Are the parties content with what my Lord has said about 27 November or do you want to address us further?
MR DAVIDSON: I had jotted something down, but in fact -- I would like to think about it -- it may well be that it is covered by paragraph 11 anyway.
Can I mention that I was minded to add, after the word “arose” in paragraph 11, the word either “directly” or “solely” because you could say that the application to strike out in one sense arose from the freezing injunction. I am sure my learned friend would not take a bad point like that, but just to cover it I was minded to --
LORD JUSTICE PILL: It is rather late to be making that application.
MR DAVIDSON: There was some discussion about it during my friend's submissions and my Lord, Chadwick LJ, floated the idea that perhaps the wording could be tightened. That is why I mention it.
MR IRVIN: I am happy with “directly” or “solely”.
LORD JUSTICE CHADWICK: I think that was accepted in the course of argument, but if you want that word in and nobody objects to it, I do not see why it should not be in.
LORD JUSTICE PILL: Which word, “directly” or “solely”?
MR DAVIDSON: Solely.
LORD JUSTICE PILL: Very well. “Solely” will be inserted after “arose”.

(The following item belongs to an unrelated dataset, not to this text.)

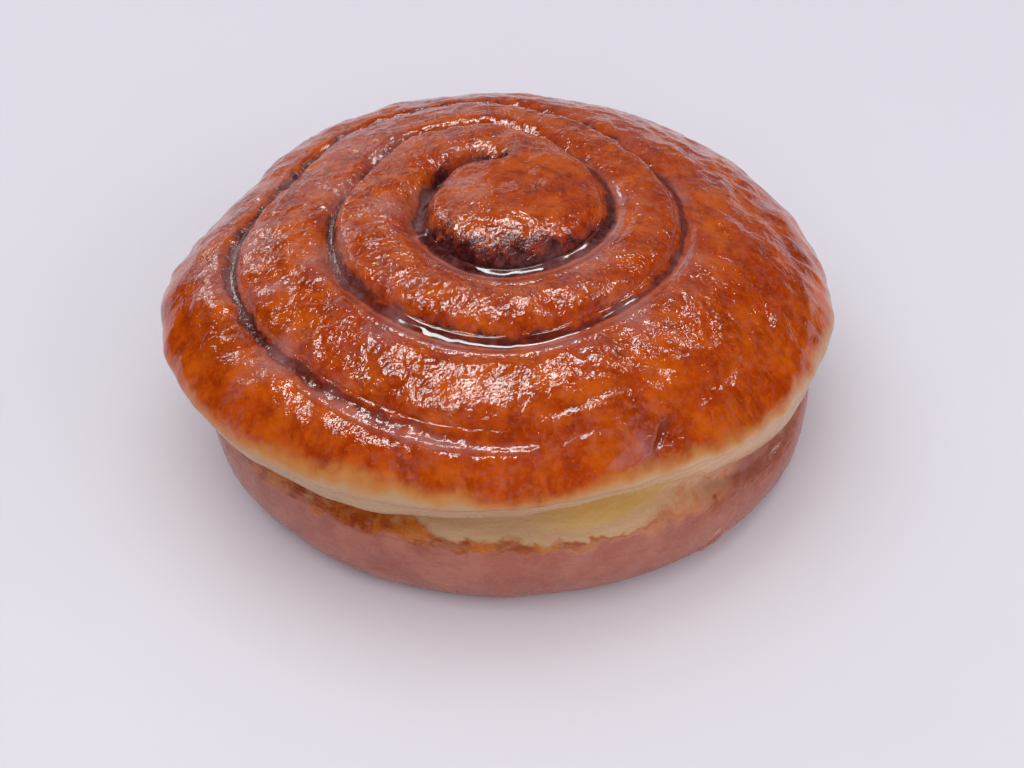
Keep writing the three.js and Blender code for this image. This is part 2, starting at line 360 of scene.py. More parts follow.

MR DAVIDSON: My Lord, could we think about this question of the 27th November order and lodge something if it is necessary?
LORD JUSTICE CHADWICK: Yes, if paragraph 11 is going do it -- and it seems to me that it can -- one could add some words like “the Costs Judge to determine whether such costs include the costs ordered on 27 November”, or “such portion to extend to the costs ordered on 27 November” -- something like that, if you want it.
MR DAVIDSON: Yes, my Lord. We may add something along those lines.
LORD JUSTICE CHADWICK:If you cannot agree the words, the matter can be sent to me.
LORD JUSTICE PILL: A draft will be prepared and sent to Chadwick LJ.
MR DAVIDSON: My Lord, I would of course ask for the costs of today, but I think they are already included in paragraph 10. So no further order would be necessary.
LORD JUSTICE PILL: Yes, that includes today's costs.